Busch, 43, was awarded a Purple Heart and a Bronze Star in Iraq. He is also an actor, having starred in acclaimed miniseries "The Wire." Busch spoke with freelance writer Dylan Foley by telephone from his home in Michigan.
Q. You structure your memoir with nine chapters broken down into elements like “Blood,” “Bone” and “Metal.” Why?
A. We are so used to a memoir taking a particular form. It usually begins at a certain point and progresses to a natural conclusion later in life. I wanted my narrative to reflect as closely as possible the way I remember. It’s not a linear progression from youth to later times. I jump around when I think and I cue onto certain subjects. I knew I couldn’t do a memoir that began in one spot, referenced these things in chronological order and then just ended.
I divided the chapters into elements and then did these short progressions, usually from age six or seven, when I had my clearest first memories. Things then progressed chronologically in each chapter.
Q. In the chapter “Bone,” you go through a horrible high school football injury, then move to exhuming bodies from a mass grave in Iraq. At the end of the chapter, you are digging up old bones of slaughtered animals on your Michigan farm. What holds these pieces together?
A. My eye is in some way the constant and in spite of environment and circumstances, I still key in on very particular things. Even in war, I still noticed the soil, the Euphrates River. I still noticed the foam on the water, like I noticed things when I walked down the railroad tracks with my mother as a child. I allowed my eye to be the unifying voice. The voice ends up being visual. If I do this right, the reader should get a clear image of what I am seeing.
A. During officers’ training for the Marines, your class was surprised with a slideshow of the bodies of dead Marine lieutenants from Vietnam.

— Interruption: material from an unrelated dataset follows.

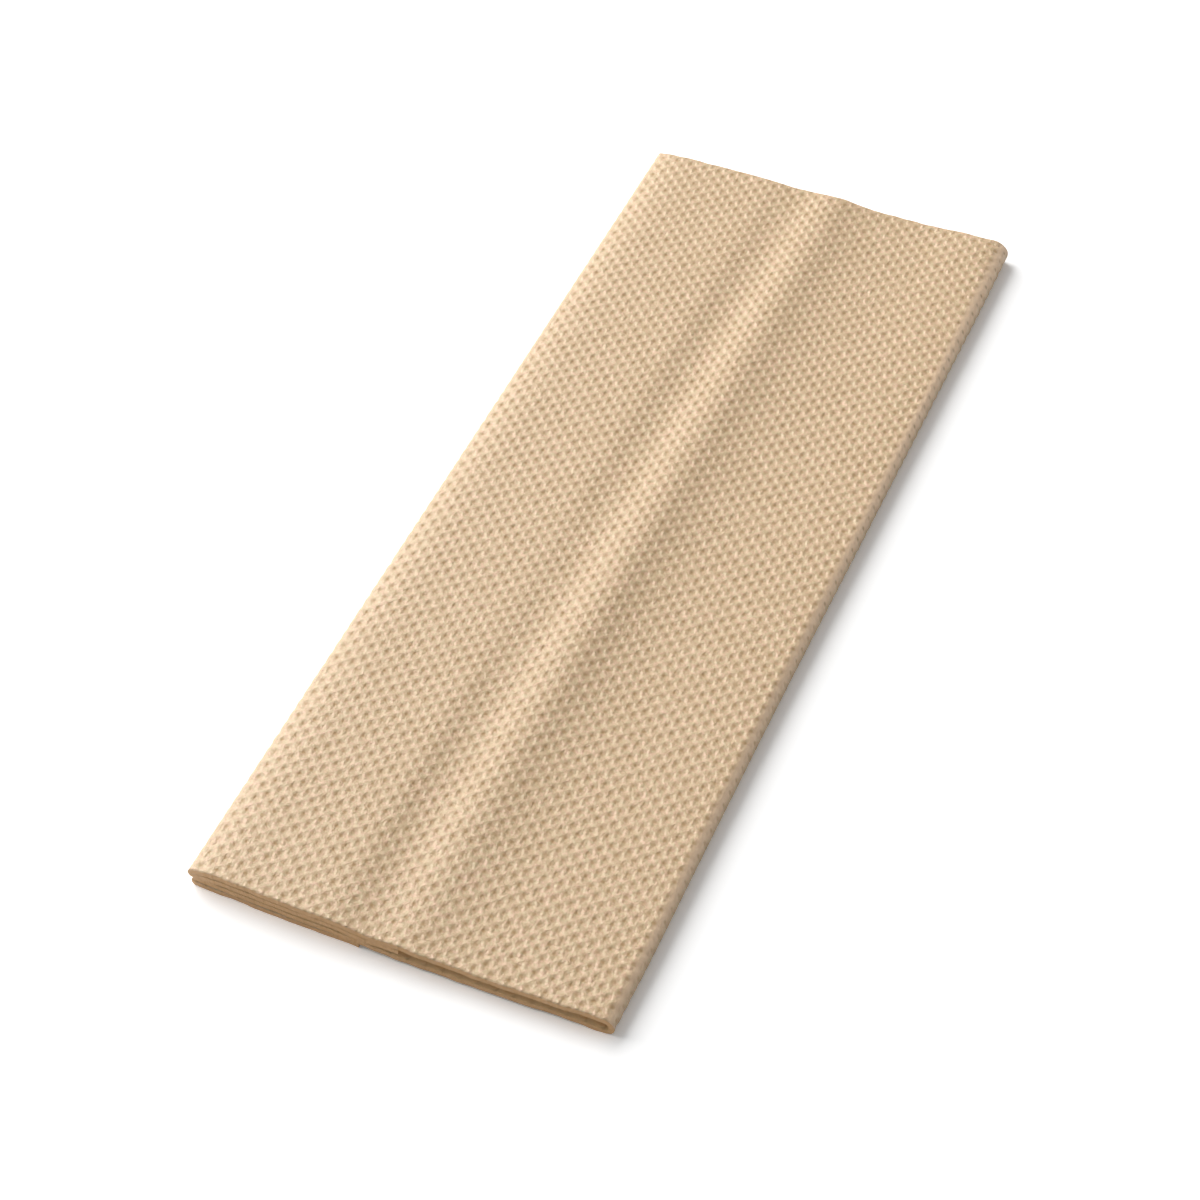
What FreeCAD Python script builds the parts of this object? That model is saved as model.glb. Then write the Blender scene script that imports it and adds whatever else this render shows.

What was your reaction?
A. We didn’t expect it, so it was more immediately chilling. I was happy they did it. It was not gleeful excitement, but I was looking at my future. The dead men were 23 or 24, second lieutenants and first lieutenants. No experience. Why it was a brilliant move was that it was a simple introduction to undisguised mortality. Staring at the images, I thought I was prepared for this.
(Benjamin Busch in "The Wire.")
Q. Do you see this book as a memorial to your parents and those you lost in Iraq?
A. Yes. This book is so much about memory, so much about observation and the brevity of everything. It is very much about aftermath. We struggle to ignore the fact that we are mortal beings. I hope readers will take in the outcry to preserve what is truly us.